The Pentagon's $200 billion war funding request — four times its original estimate — has run into bipartisan resistance before reaching a committee vote. Senator Lisa Murkowski told reporters she will not vote without a White House strategy outline 1. Representative Lauren Boebert declared herself "a no on any war supplemental" 2. CNN reported GOP leaders privately acknowledge they "do not believe they have the votes" within their own caucus 3. Representative Rosa DeLauro, ranking Democrat on House Appropriations, called the figure "outrageous" 4, ensuring Democratic votes will not bail out a fractured Republican majority.

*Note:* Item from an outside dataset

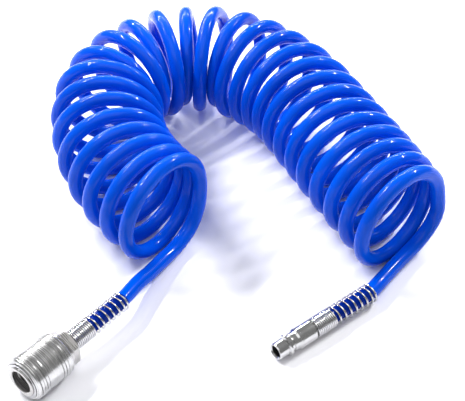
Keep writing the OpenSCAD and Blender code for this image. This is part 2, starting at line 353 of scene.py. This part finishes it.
def add_light(name, location, size, power, target=(0, 0, 0.03)):
    data = bpy.data.lights.new(name, "AREA")
    data.shape = "RECTANGLE"
    data.size, data.size_y = size
    data.energy = power
    light = bpy.data.objects.new(name, data)
    light.location = location
    look(light, target)
    bpy.context.scene.collection.objects.link(light)


def add_floor():
    half = 6
    corners = [(-half, -half, 0), (half, -half, 0), (half, half, 0), (-half, half, 0)]
    paper = grain(shader("paper", (0.92, 0.92, 0.96)), 40, (0.6, 0.7), 0.00001)
    new_object("floor", corners, [(0, 1, 2, 3)], paper)


def add_world():
    world = bpy.data.worlds.new("studio")
    world.use_nodes = True
    background = world.node_tree.nodes["Background"]
    background.inputs["Color"].default_value = (1.0, 1.0, 1.0, 1)
    background.inputs["Strength"].default_value = 0.25
    bpy.context.scene.world = world
    bpy.context.scene.view_settings.view_transform = "Standard"


add_camera()


# ---------------------------------------------------------------- hose

def wound_line():
    """The hose's middle line along the coil, from the plug's end."""
    stations = np.linspace(WOUND_FROM, COIL_LENGTH, STATIONS)
    pitch = np.interp(stations, *zip(*PITCHES))
    turns = np.concatenate(([0], np.cumsum(2 / (pitch[1:] + pitch[:-1]) * np.diff(stations))))
    turns *= TURNS / turns[-1]
    line = []
    for step in range(round(TURNS * STEPS_PER_TURN) + 1):
        turn = FIRST_TURN + step / STEPS_PER_TURN
        distance = float(np.interp(step / STEPS_PER_TURN, turns, stations))
        at, heading = middle(distance)
        heading += float(np.interp(distance, *zip(*SWINGS)))
        round_ = 2 * pi * turn - pi / 2
        crowding = float(np.interp(distance, CROWDED, (0, 1, 1, 0)))
        inside = (1 - cos(round_)) / 2
        every_other = (1 + cos(pi * (turn - DEEP_TURN))) / 2
        radius = WINDING_R - CROWD * crowding * inside * every_other
        line.append(at + radius * (sin(round_) * UP - cos(round_) * left(heading)))
    return line


def spring_runs(open_turns):
    return (CLOSE_TURNS, CLOSE_PITCH), (open_turns, OPEN_PITCH), (1, END_PITCH)


def fitting_line(axis, neck, open_turns):
    """Straight stretch of hose on a fitting's barb and through its bend spring."""
    start = neck + HOSE_GAP
    end = neck + SPRING_GAP + sum(count * pitch for count, pitch in spring_runs(open_turns))
    return [axis.along(start + (end - start) * k / (GUARD_POINTS - 1)) for k in range(GUARD_POINTS)]


def add_hose():
    line = fitting_line(coupler, COUPLER_NECK, COUPLER_OPEN_TURNS)
    line += [Vector(p) for p in COUPLER_ROUTE]
    line += reversed(wound_line())
    line += [Vector(p) for p in reversed(PLUG_ROUTE)]
    line += reversed(fitting_line(plug, PLUG_NECK, PLUG_OPEN_TURNS))
    line = smoothed(line, 1)
    hose = sweep("hose", line, HOSE_D / 2, HOSE_SIDES, hose_blue)
    hose.data.materials.append(hose_painted_shade)
    # Painted shade: the rings under both bend springs get the darker blue
    painted_shade_rings = 2 * (GUARD_POINTS - 1)
    for face in hose.data.polygons:
        ring = face.index // HOSE_SIDES
        if ring < painted_shade_rings or ring >= len(line) - 1 - painted_shade_rings:
            face.material_index = 1
    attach(hose, "hose_and_fittings")
    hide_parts("hose_coil", "coupler_hose_tail", "plug_hose_tail")


add_hose()


# ---------------------------------------------------------------- springs

def place_spring(piece, node):
    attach(piece, "hose_and_fittings")
    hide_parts(node)


def add_bend_spring(node, axis, neck, open_turns):
    piece = spring(node + "_wire", axis, spring_runs(open_turns), neck + SPRING_GAP, SPRING_R, SPRING_WIRE,
                   spring_wire)
    place_spring(piece, node)


def add_inner_spring(node, joint, travel, start, end, radius, wire):
    """A return spring inside the coupler, wound from its start to its end."""
    length = end - start - wire
    runs = ((INNER_TURNS, length / INNER_TURNS),)
    piece = spring(node + "_wire", coupler, runs, start + wire / 2, radius, wire, spring_steel)
    place_spring(piece, node)
    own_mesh(piece)


add_bend_spring("coupler_bend_spring", coupler, COUPLER_NECK, COUPLER_OPEN_TURNS)
add_bend_spring("plug_bend_spring", plug, PLUG_NECK, PLUG_OPEN_TURNS)
add_inner_spring("sleeve_spring", "sleeve_slide", SLEEVE_TRAVEL, *SLEEVE_SPRING)
add_inner_spring("valve_spring", "valve_slide", VALVE_TRAVEL, *VALVE_SPRING)


# ---------------------------------------------------------------- the fittings' finishes

def finish_nodes():
    finishes = {
        "chrome": coupler_chrome, "nickel": coupler_nickel, "rubber": rubber,
        "spring_steel": spring_steel, "spring_wire": spring_wire, "hose": hose_blue,
    }
    for part in frame["record"]["subparts"]:
        finish = finishes[part["material_slot"]]
        if part["node"] in ("plug_body", "plug_ferrule"):
            finish = plug_nickel
        mesh = frame["nodes"][part["node"]].data
        mesh.materials.clear()
        mesh.materials.append(finish)


finish_nodes()
add_floor()
add_world()
add_light("strip_behind", (-0.3, 1.4, 0.8), (2.4, 0.04), 30)
add_light("softbox_left", (-0.9, 0.5, 1.2), (0.9, 0.05), 25)
add_light("softbox_right", (0.9, 0.6, 0.9), (0.30, 0.06), 14)
add_light("overhead", (-0.1, -0.9, 1.9), (2.4, 2.0), 18)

The opposition cuts from different directions. Murkowski's objection is procedural: she wants a defined strategy before writing the cheque. Boebert's is categorical: no war funding at any price. Fortune calculated the $200 billion funds approximately 140 days of operations at the current burn rate 5 — roughly through early August if approved immediately, which it will not be. The CSIS estimate of nearly $900 million per day in operational costs means every week of legislative delay adds roughly $6.3 billion to the unfunded liability.

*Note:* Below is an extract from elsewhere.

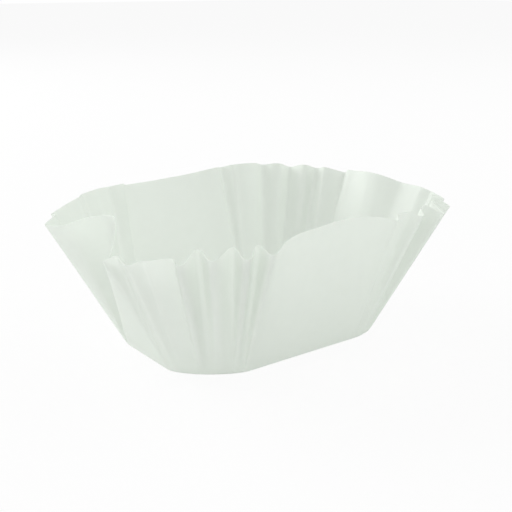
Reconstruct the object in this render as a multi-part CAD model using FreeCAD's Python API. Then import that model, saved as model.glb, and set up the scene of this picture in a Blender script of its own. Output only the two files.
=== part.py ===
import FreeCAD, Part
import math
import os

Vector = FreeCAD.Vector

# Sizes in mm and degrees. The liner is one sheet pressed over a block, so every
# fold line has nearly the same length of paper from the base to the cut edge.
paper = 0.2            # thickness of the sheet
base_length = 58.0     # flat base along X
base_width = 43.2      # flat base along Y
wall_length = 34.8     # paper from the base edge to the cut edge
side_lean = 24.5       # how far the long walls lean out from upright
end_lean = 28.5        # how far the short walls lean out from upright

rim_half_length = base_length / 2 + wall_length * math.sin(math.radians(end_lean))
rim_half_width = base_width / 2 + wall_length * math.sin(math.radians(side_lean))

# The four walls, counter-clockwise from above: front, right, back and left. The
# spans are shares of half that side. The pushes are shares of the wall length,
# inwards, one for each fold line from the start of the rim to its end. The
# reach is the share of extra paper that the cut edge leaves there. A gathered
# wall has all its folds fan out from the first corner of its base edge.
walls = [
    {"out": (0, -1), "base": (-0.51, 0.54), "rim": (-0.345, 0.32), "reach": 0.0,
     "pushes": (0.055, 0.104, 0.12, 0.142, 0.145, 0.09, 0.01), "gathered": False},
    {"out": (1, 0), "base": (-0.45, 0.10), "rim": (-0.185, 0.17), "reach": 0.03,
     "pushes": (-0.03, -0.02, 0.015, 0.075, 0.155), "gathered": False},
    {"out": (0, 1), "base": (-0.49, 0.57), "rim": (-0.35, 0.29), "reach": 0.0,
     "pushes": (0.01, -0.03, -0.05, -0.055, -0.055, -0.04, -0.02), "gathered": False},
    {"out": (-1, 0), "base": (-0.35, 0.47), "rim": (-0.20, 0.45), "reach": 0.02,
     "pushes": (0.04, 0.17, 0.26, 0.285, 0.245, 0.195, 0.135, 0.06, -0.02), "gathered": True},
]

# The corner that follows each wall: how full its curve is at the base and at
# the rim, how deep its flutes are as a share of the wall length, and how wide
# their crests are. Each crest stands somewhere along the corner, from 0 to 1,
# and lies on the outer curve (0) or the full depth inwards (1).
corners = [
    {"base_fullness": 0.71, "rim_fullness": 1.0, "reach": 0.015, "depth": 0.10, "crest": 0.028,
     "crests": ((0.045, 0.75), (0.09, 0.7), (0.135, 0.05), (0.20, 0.75), (0.25, 0.9),
                (0.295, -0.1), (0.38, 0.9), (0.47, -0.05), (0.55, 1), (0.62, 0.1), (0.70, 1),
                (0.79, 0), (0.90, 1))},
    {"base_fullness": 0.78, "rim_fullness": 0.9, "reach": 0.012, "depth": 0.12, "crest": 0.018,
     "crests": ((0.18, 0), (0.27, 0.9), (0.33, 0.1), (0.385, 0.8), (0.425, 0.2), (0.47, 1),
                (0.52, 0.1), (0.57, 0.8), (0.62, 0), (0.67, 1), (0.71, 0.2), (0.75, 0.8),
                (0.80, 0), (0.86, 0.9), (0.895, 0), (0.93, 0.7), (0.965, 0))},
    {"base_fullness": 0.4, "rim_fullness": 0.35, "reach": -0.02, "depth": 0.12, "crest": 0.026,
     "crests": ((0.10, 0.9), (0.145, 0.25), (0.20, 0.5), (0.28, 0), (0.43, 0.5), (0.49, 0.1),
                (0.55, 0.5), (0.61, -0.3), (0.66, 0.2), (0.72, -0.4))},
    {"base_fullness": 0.35, "rim_fullness": 0.55, "reach": 0.0, "depth": 0.10, "crest": 0.035,
     "crests": ((0.07, 0.6), (0.205, -0.1), (0.27, 0.65), (0.42, 0.65), (0.47, 0.1),
                (0.535, 1.2), (0.61, 0.2), (0.705, 1), (0.755, -0.1), (0.835, 0.8),
                (0.883, -0.15))},
]

# All the way round: wall, corner, wall, corner and so on.
sections = [section for pair in zip(walls, corners) for section in pair]


def place(out, half_length, half_width, share):
    """Point on one straight side, share 0 being its middle."""
    along = (-out[1], out[0])
    x = out[0] * half_length + along[0] * share * half_length
    y = out[1] * half_width + along[1] * share * half_width
    return Vector(x, y, 0)


def bend(start, end, start_out, fullness, share):
    """Point on the curve that rounds the corner between two sides."""
    if start_out[0] == 0:
        peak = Vector(end.x, start.y, 0)
    else:
        peak = Vector(start.x, end.y, 0)
    first = (1 - share) ** 2
    middle = 2 * fullness * share * (1 - share)
    last = share ** 2
    return (start * first + peak * middle + end * last) * (1 / (first + middle + last))


def reach_at(index, share):
    """Extra paper at the cut edge, easing from the middle of each section to the next."""
    here = sections[index]["reach"]
    if share < 0.5:
        beside = sections[index - 1]["reach"]
    else:
        beside = sections[(index + 1) % len(sections)]["reach"]
    return here + (beside - here) * abs(share - 0.5)


def rim_height(spread, lean, reach):
    """The paper keeps its length, so the rim drops where it is spread out."""
    length = wall_length * (1 + reach)
    return math.sqrt(length ** 2 + lean ** 2 - spread ** 2)


def add_fold(sheet, base_point, rim_point, reach, lean=0.0):
    """Add one fold line, sharing the base point of the last one if it is the same."""
    if not sheet["base"] or sheet["base"][-1].distanceToPoint(base_point) > paper / 10:
        sheet["base"].append(base_point)
    height = rim_height(rim_point.distanceToPoint(base_point), lean, reach)
    sheet["rim"].append(Vector(rim_point.x, rim_point.y, height))
    sheet["folds"].append((len(sheet["base"]) - 1, len(sheet["rim"]) - 1))


def add_wall(sheet, index):
    wall = sections[index]
    out = wall["out"]
    base_start = place(out, base_length / 2, base_width / 2, wall["base"][0])
    base_end = place(out, base_length / 2, base_width / 2, wall["base"][1])
    facets = len(wall["pushes"]) - 1
    for step, push in enumerate(wall["pushes"]):
        share = step / facets
        rim_share = wall["rim"][0] + share * (wall["rim"][1] - wall["rim"][0])
        rim_point = place(out, rim_half_length, rim_half_width, rim_share)
        rim_point = rim_point - Vector(out[0], out[1], 0) * push * wall_length
        reach = reach_at(index, share)
        base_point = base_start + (base_end - base_start) * share
        if wall["gathered"] and step < facets:
            add_fold(sheet, base_start, rim_point, reach, base_point.distanceToPoint(base_start))
        else:
            add_fold(sheet, base_point, rim_point, reach)


def add_corner(sheet, index):
    """Run the flutes of one corner from one wall to the next."""
    corner = sections[index]
    half_crest = corner["crest"] / 2
    for position, depth_share in corner["crests"]:
        inwards = depth_share * corner["depth"] * wall_length
        for share in (position - half_crest, position + half_crest):
            add_crest_edge(sheet, index, share, inwards)


def add_crest_edge(sheet, index, share, inwards):
    corner = sections[index]
    wall = sections[index - 1]
    next_wall = sections[(index + 1) % len(sections)]
    out, next_out = wall["out"], next_wall["out"]
    base_halves = (base_length / 2, base_width / 2)
    rim_halves = (rim_half_length, rim_half_width)
    base_start = place(out, *base_halves, wall["base"][1])
    base_end = place(next_out, *base_halves, next_wall["base"][0])
    rim_start = place(out, *rim_halves, wall["rim"][1])
    rim_end = place(next_out, *rim_halves, next_wall["rim"][0])
    base_point = bend(base_start, base_end, out, corner["base_fullness"], share)
    rim_point = bend(rim_start, rim_end, out, corner["rim_fullness"], share)
    facing = Vector(out[0], out[1], 0) * (1 - share) + Vector(next_out[0], next_out[1], 0) * share
    rim_point = rim_point - facing.normalize() * inwards
    add_fold(sheet, base_point, rim_point, reach_at(index, share))


def inset(points, distance, height=None):
    """Move a closed outline inwards by the same distance at each of its edges."""
    moved = []
    for index, point in enumerate(points):
        before = point - points[index - 1]
        after = points[(index + 1) % len(points)] - point
        before_in = Vector(-before.y, before.x, 0).normalize()
        after_in = Vector(-after.y, after.x, 0).normalize()
        both = before_in + after_in
        step = both * (distance / (1 + before_in.dot(after_in)))
        z = point.z if height is None else height
        moved.append(Vector(point.x + step.x, point.y + step.y, z))
    return moved


def triangle(a, b, c):
    return Part.Face(Part.makePolygon([a, b, c, a]))


def facets_between(folds, base, rim):
    """Flat facets between neighbouring fold lines."""
    faces = []
    for index, (base_here, rim_here) in enumerate(folds):
        base_next, rim_next = folds[(index + 1) % len(folds)]
        if rim_next != rim_here:
            faces.append(triangle(base[base_here], rim[rim_next], rim[rim_here]))
        if base_next != base_here:
            faces.append(triangle(base[base_here], base[base_next], rim[rim_next]))
    return faces


def cut_edge(outer, inner):
    """The thin edge of the paper around the top."""
    faces = []
    for index in range(len(outer)):
        after = (index + 1) % len(outer)
        faces.append(triangle(outer[index], outer[after], inner[after]))
        faces.append(triangle(outer[index], inner[after], inner[index]))
    return faces


def floor_face(points):
    return Part.Face(Part.makePolygon(points + [points[0]]))


def fold_sheet():
    """All fold lines of the liner, wall by wall and corner by corner."""
    sheet = {"base": [], "rim": [], "folds": []}
    for index in range(0, len(sections), 2):
        add_wall(sheet, index)
        add_corner(sheet, index + 1)
    return sheet


def make_liner():
    sheet = fold_sheet()
    # The walls lean, so the plan thickness is a little more than the paper's.
    lean_gain = 1 / math.cos(math.radians(side_lean))
    outer_base = sheet["base"]
    outer_rim = sheet["rim"]
    inner_base = inset(outer_base, paper * lean_gain, paper)
    inner_rim = inset(outer_rim, paper * lean_gain)
    faces = facets_between(sheet["folds"], outer_base, outer_rim)
    faces += facets_between(sheet["folds"], inner_base, inner_rim)
    faces += cut_edge(outer_rim, inner_rim)
    faces += [floor_face(outer_base), floor_face(inner_base)]
    solid = Part.makeSolid(Part.makeShell(faces))
    if solid.Volume < 0:
        solid.reverse()
    return centred(solid)


def centred(solid):
    """Put the middle of the whole outline over the origin."""
    box = solid.BoundBox
    solid.translate(Vector(-box.Center.x, -box.Center.y, -box.ZMin))
    return solid


os.makedirs("parts", exist_ok=True)
liner = make_liner()
liner.exportStep("parts/liner.step")
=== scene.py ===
import math
import bpy
import bmesh
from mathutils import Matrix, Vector, noise


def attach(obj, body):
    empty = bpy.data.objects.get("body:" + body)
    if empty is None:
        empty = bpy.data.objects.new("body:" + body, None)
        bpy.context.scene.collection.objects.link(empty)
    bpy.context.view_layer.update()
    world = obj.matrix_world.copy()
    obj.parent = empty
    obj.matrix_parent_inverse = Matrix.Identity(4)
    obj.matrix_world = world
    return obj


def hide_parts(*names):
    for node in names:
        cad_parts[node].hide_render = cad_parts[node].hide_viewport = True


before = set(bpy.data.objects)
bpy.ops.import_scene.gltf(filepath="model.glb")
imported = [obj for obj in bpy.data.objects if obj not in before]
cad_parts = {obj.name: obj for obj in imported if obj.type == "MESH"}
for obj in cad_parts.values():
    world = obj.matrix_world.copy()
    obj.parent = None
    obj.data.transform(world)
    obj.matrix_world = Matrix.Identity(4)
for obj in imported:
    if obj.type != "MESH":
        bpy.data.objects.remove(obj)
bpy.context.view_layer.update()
print("frame loaded")


# helpers

def deselectAll():
    bpy.ops.object.select_all(action="DESELECT")


def keepOnly(piece):
    deselectAll()
    piece.select_set(True)
    bpy.context.view_layer.objects.active = piece


def applyModifier(piece, kind, values):
    modifier = piece.modifiers.new(kind.title(), kind)
    for name, value in values.items():
        setattr(modifier, name, value)
    keepOnly(piece)
    bpy.ops.object.modifier_apply(modifier=modifier.name)


# the paper

paper = {
    "colour": (0.885, 0.912, 0.88, 1.0),
    "thinColour": (0.90, 0.926, 0.896, 1.0),
    "throughColour": (0.90, 0.93, 0.89, 1.0),
    "letThrough": 0.43,       # share of the light that comes through the sheet
    "roughness": 0.62,
    "specular": 0.28,
    "mottleScale": 420.0,     # cloudy look of the pulp
    "mottleDetail": 4,
    "mottleRoughness": 0.6,
    "mottleRange": (0.35, 0.68),
    "fibreScale": 2600.0,     # fine grain of the sheet
    "fibreDetail": 3,
    "grainStrength": 0.35,
    "grainDepth": 0.00002,
}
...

The funding fight arrives alongside a broader erosion of the war's domestic political foundations. Joe Kent's resignation from the National Counterterrorism Centre — the first senior Trump administration departure over the conflict — preceded by days the congressional opposition now forming. Senate Democrats have already forced and lost a War Powers Resolution vote , and threatened daily votes until hearings are scheduled with senior cabinet officials. The Senate Intelligence Committee hearing where DNI Gabbard's written testimony contradicted her verbal remarks on Iran's nuclear programme gave sceptics in both parties further grounds for demanding accountability before further appropriations.

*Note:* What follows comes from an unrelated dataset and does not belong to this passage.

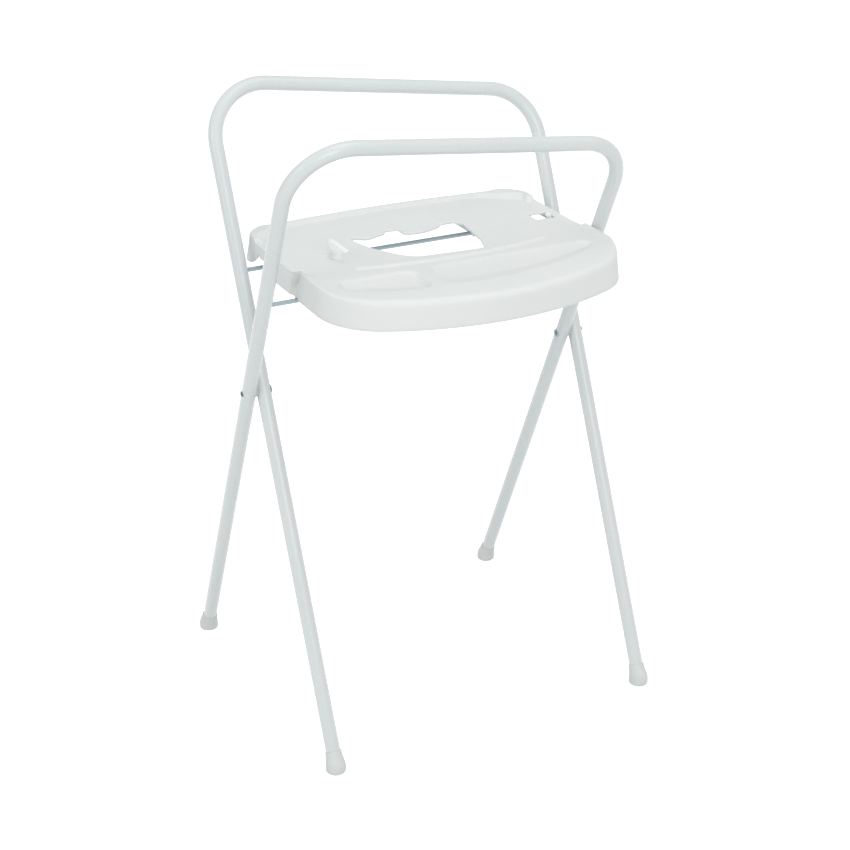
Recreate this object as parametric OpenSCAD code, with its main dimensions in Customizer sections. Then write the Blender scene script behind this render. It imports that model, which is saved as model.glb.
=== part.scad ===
// Folding baby bath stand: two bent steel tube frames cross at a pair of rivets,
// a rod ties the legs of each frame, and a moulded tray sits on the two rods.
// Millimetres. X runs along the rods, +Y is the rear, +Z is up.
// The origin lies on the floor, under the middle of the whole stand.

/* [Frames] */
// Outside diameter of the steel tube
tube_d = 22; // [19:0.5:26]
// Wall thickness of the steel tube
tube_wall = 1.2; // [0.8:0.1:2]
// Distance between the centre lines of one frame's two legs
frame_w = 576; // [540:1:640]
// Height of the pivots above the floor
pivot_h = 568; // [520:1:620]
// Angle between the two crossed frames when the stand is open
open_angle = 49; // [44:0.5:54]
// Length of a left leg from the pivot to the handle's centre line
arm_left = 495.6; // [480:0.1:520]
// Bend radius of the tube's centre line
bend_r = 90; // [60:1:110]
// Free gap between the two tubes where they cross
cross_gap = 3; // [2:0.5:6]

/* [Rods and rivets] */
// Diameter of the two cross rods
rod_d = 6; // [5:0.5:8]
// Distance from a pivot up the leg to the rod
rod_up = 192; // [180:1:205]
// Diameter of the pivot rivets
rivet_d = 6; // [5:0.5:8]
// Diameter of a rivet's domed head
head_d = 11; // [9:0.5:14]
// Height of a rivet's domed head
head_h = 3; // [2:0.5:4]
// Thickness of the washer under a rivet's inner head
washer_t = 1; // [0.6:0.1:2]
// Diameter of the spacer disc between the crossed tubes
spacer_d = 16; // [12:0.5:20]
// Radial play of a shaft that turns in a hole
play = 0.05; // [0.02:0.01:0.09]

/* [Feet] */
// Wall of the rubber sleeve round the tube
sleeve_wall = 2.4; // [1.5:0.1:4]
// Height of the sleeve along the leg
sleeve_l = 40; // [30:1:50]
// Diameter of the foot's round pad
pad_d = 32; // [29:1:40]
// Height of the foot's round pad
pad_h = 20; // [14:1:26]
// Rubber left under the tube's end
sole_t = 5; // [3:0.5:8]

/* [Tray] */
// Gap between the tray and the left legs
gap_left = 17; // [10:0.5:30]
// Gap between the tray and the right leg of the inner frame
gap_right = 4; // [1:0.5:12]
// Distance from the pivot plane to the tray's front edge
tray_front = 296; // [270:1:310]
// Distance from the pivot plane to the tray's rear edge
tray_rear = 162; // [145:1:166]
// Height of the tray's top face above the rods' centre
plate_up = 38; // [32:0.5:44]
// Rise of the front land above the top face
land_rise = 8; // [4:0.5:12]
// Rise of the rear lip above the top face
lip_rise = 7; // [3:0.5:10]
// Height of the skirt's lower edge above the rods' centre
skirt_up = 0.8; // [0:0.1:4]
// Wall thickness of the moulding
wall = 2.6; // [2:0.1:3.5]
// Radius of the bowed front edge
front_r = 480; // [420:5:700]
// Radius of the two front corners
front_corner_r = 95; // [70:1:110]
// Radius of the bowed rear edge
rear_r = 1900; // [1200:10:3000]
// Radius of the two rear corners
rear_corner_r = 44; // [38:1:60]
// Radius that rounds the top of the front skirt
front_round = 15; // [8:0.5:20]
// Radius that rounds the rear lip
lip_round = 5; // [3:0.5:7]
// Width of the rear lip
lip_w = 13; // [10:0.5:20]
// Distance behind the pivot plane where the ramp up to the front land starts
ramp_start = -58; // [-66:1:-50]
// Length of the ramp, front to back
ramp_l = 26; // [18:1:34]

/* [Tray features] */
// Depth of the two soap recesses
dish_depth = 11; // [6:0.5:16]
// Radius of the soap recesses' curved floors, front to back
dish_floor_r = 140; // [120:5:200]
// Distance from the front edge to the right soap recess
dish_inset = 62; // [54:1:66]
// Distance from the front edge to the left soap recess
dish_inset_left = 51; // [46:1:62]
// Distance from the pivot plane to the rear edge of the soap recesses
dish_rear = 146; // [136:1:156]
// Width of the bridge between the soap recesses
bridge_w = 24; // [20:1:50]
// Sideways place of the bridge from the tray's middle
bridge_x = -79; // [-100:1:-60]
// Distance from the tray's side to each soap recess
dish_side = 38; // [30:1:50]
// Length of the raised bead behind the soap recesses
bead_l = 328; // [280:1:360]
// Sideways place of the bead from the tray's middle
bead_x = -6; // [-12:1:12]
// Height of the raised bead
bead_h = 4; // [2:0.5:7]
// Width of the raised bead
bead_w = 11; // [8:0.5:16]
// Distance from the pivot plane to the raised bead
bead_y = 111; // [104:1:118]
// Sideways place of the drain opening from the tray's middle
opening_x = 3; // [-4:1:8]
// Depth of the rim round the drain opening
rim_depth = 6; // [4:0.5:10]
// Depth of the side grooves beside the legs
groove_depth = 5; // [2:0.5:7]
// Radius of the side grooves
groove_r = 26; // [18:1:34]
// Number of bearing ribs on each side of the tray
ribs_per_side = 2; // [1:1:2]
// Distance from the tray's side to the outer bearing ribs
rib_side = 63; // [54:1:70]
// Spacing of the bearing ribs on each side
rib_step = 60; // [46:1:62]
// Thickness of a bearing rib
rib_t = 3; // [2:0.5:5]
// Length of a bearing along the rod
bearing_l = 16; // [10:1:24]
// Wall of a bearing round the rod
bearing_wall = 4; // [3:0.5:5]

/* [Bath hook and latch] */
// Thickness of the hook's blade
hook_t = 6; // [4:0.5:8]
// Height of the hook above the top face
hook_h = 27; // [20:1:34]
// Length of the hook's blade at its foot
hook_l = 36; // [28:1:44]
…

What separates this fight from previous war supplementals — Iraq's $79 billion emergency request in 2003, the rolling Afghanistan authorisations over two decades — is that opposition is led by the president's own party and grounded in the absence of a stated end-state. Trump himself conceded that popular revolution in Iran faces "a very big hurdle" because civilians "don't have weapons" . Defence Secretary Hegseth declined on the same day to set "a definitive time frame." Murkowski is asking the question The Administration has not answered: what does $200 billion purchase, and when does the spending stop?